Discrete spot-check measurements of temperature, DO, and pH were taken once or twice per week since April 14, 1998, May 21, 1999, and June 18, 1996 respectively and have continued until the present (Table 1, Figure 11). Measurements were conducted using the outflow water of the flow-through monitoring program using a Hach IntelliCAL dissolved oxygen probe (optical) and liquid filled pH electrode (Figure 5). These data were used by MBA staff to assess the accuracy of the flow-through instruments.
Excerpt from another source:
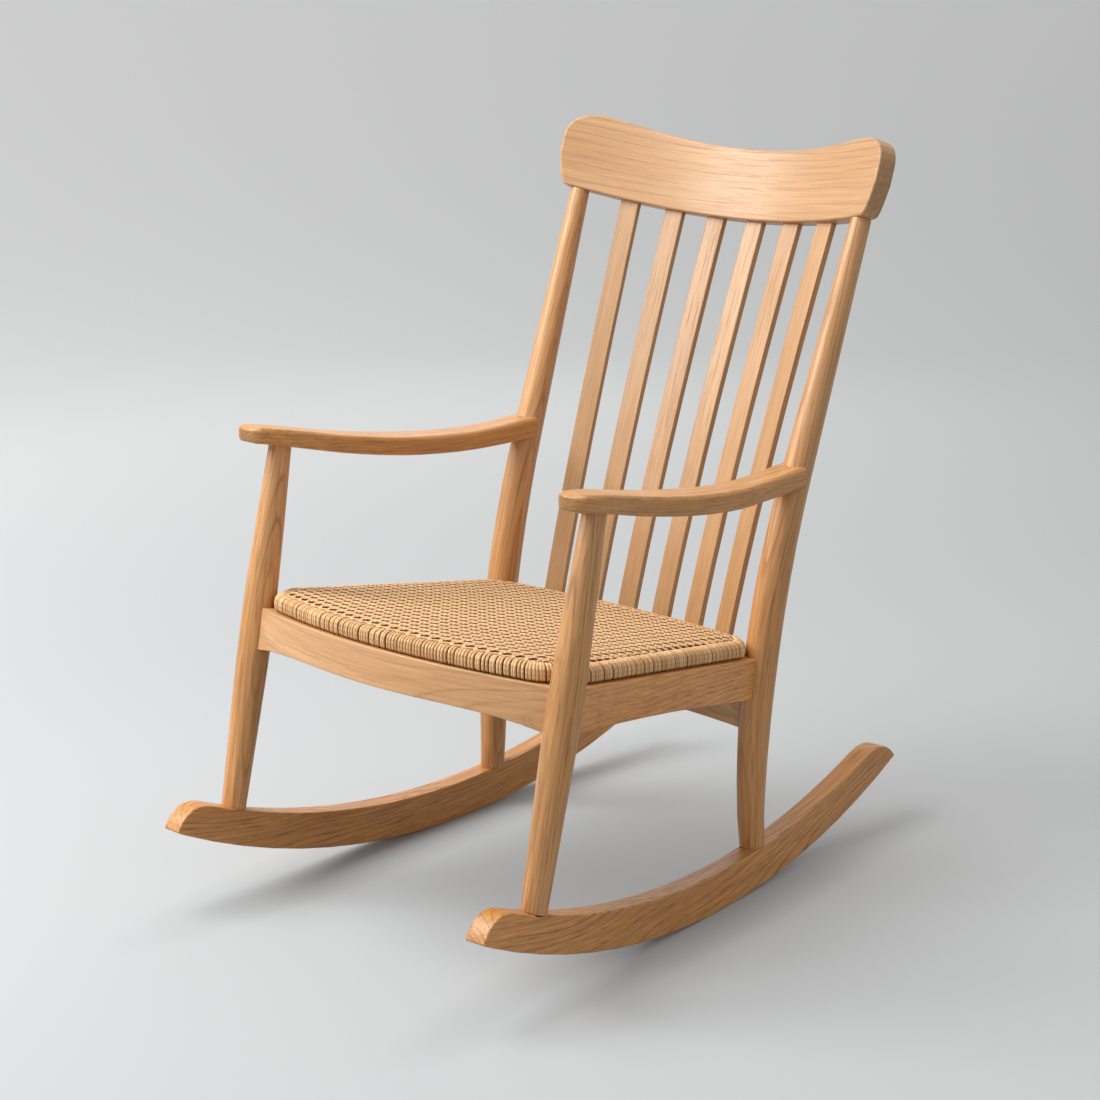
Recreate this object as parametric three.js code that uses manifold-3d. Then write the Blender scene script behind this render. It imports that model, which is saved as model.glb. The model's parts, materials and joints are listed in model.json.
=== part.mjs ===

I used these data to serve as a quality control for the flow-through time series and to look at long-term patterns in pH. Temperature spot checks were taken inside the aquarium where the DO and pH sensors were located and were on average 1.33°C higher than the values from the thermocouple in the pump house. This warming was attributed to pipe friction.

On 27 May 2010, carbonate chemistry measurements (total carbon dioxide (TCO2) total alkalinity (TA), and carbonate (CO32-)) were added to the weekly spot check at MBA. Water was collected in airtight plastic bottles inside the aquarium where the DO and pH sensors are located (Figure 5). Samples were analyzed by the Gran titration method using a Metrohm 809 Titrando using Tiamo Titration Software. The probe on the titrator was calibrated monthly.

Figures and Images

Figure 1. Schematic of seawater intake plumbing and monitoring at the Monterey Bay Aquarium in Pacific Grove, California. Flow-through measurements record every 5 minutes and spot-check measurements were conducted weekly.

Figure 2. Schematic of cold, hypoxic (low oxygen) and low pH water transport into nearshore. Right panel illustrates the winter, non-upwelling season when hypoxic water is deep and the mixed layer is deep. The water advected inshore by internal tidal motions is similar to surface waters. The left panel shows upwelling conditions where deep, cold, hypoxic water is shallow enough for the internal tide to transport it inshore.

Figure 3. Schematic of average low DO/ low pH event in the nearshore of southern Monterey Bay (Monterey Bay Aquarium) over a 24 hour period at ~17 m depth. Center plot shows the DO/pH/temperature signal fluctuating with the semidiurnal internal tide. Additional axes indicated different oxygen units and the associated pH and temperature ranges. Far right labels show origin of the water sampled.